To reinstate after an SR-22 lapse, you must purchase a new SR-22 policy, pay the $75 reinstatement fee, and in some cases restart the 3-year SR-22 filing period from the reinstatement date rather than the original conviction date. DOL determines whether the lapse restarts the clock based on how long the lapse lasted and whether it was your first lapse. A 10-day lapse due to missed payment typically does not restart the full 3-year period; a 6-month lapse while you were out of state often does. The safest approach: set your SR-22 policy to auto-pay and never let it lapse, even if you're not currently driving.
Compare SR-22 Carriers Writing in King County
Seattle drivers should quote at least three carriers before buying: one non-standard specialist (Dairyland or Bristol West), one standard carrier writing SR-22 (Geico or Progressive), and one broker-dependent option (National General). Non-owner SR-22 shoppers get the lowest quotes from Dairyland and The General; vehicle owners paying liability-only get the lowest quotes from Bristol West and National General. Progressive and Geico provide online quoting convenience but typically price $20–$50/month higher than non-standard carriers for the same post-DUI risk profile.
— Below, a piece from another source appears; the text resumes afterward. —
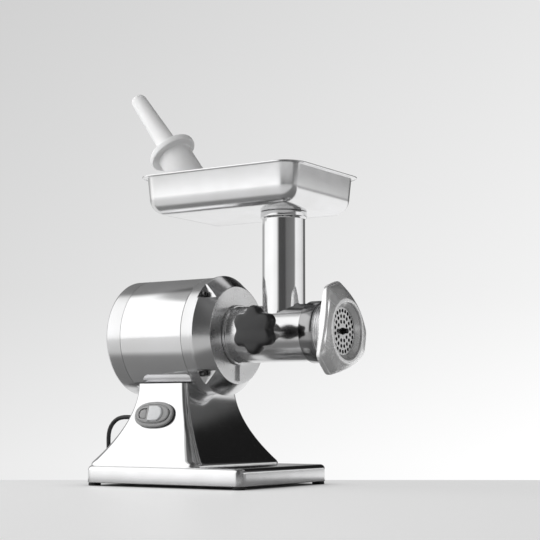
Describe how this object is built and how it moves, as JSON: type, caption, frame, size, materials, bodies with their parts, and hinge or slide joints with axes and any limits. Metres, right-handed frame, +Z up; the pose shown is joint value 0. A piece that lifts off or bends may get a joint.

If you're financing a vehicle and cannot drop collision and comprehensive, your comparison narrows to carriers writing full-coverage SR-22: Bristol West, Progressive, Geico, and State Farm all write full-coverage SR-22 in Washington, but State Farm often non-renews DUI drivers at the end of the policy term rather than offering a renewal quote. The price range for full-coverage SR-22 in Seattle runs $280–$450/month depending on vehicle value, age, and violation details. Shopping this segment requires broker support — most drivers save $40–$80/month by letting a broker quote all four carriers simultaneously rather than calling each one individually.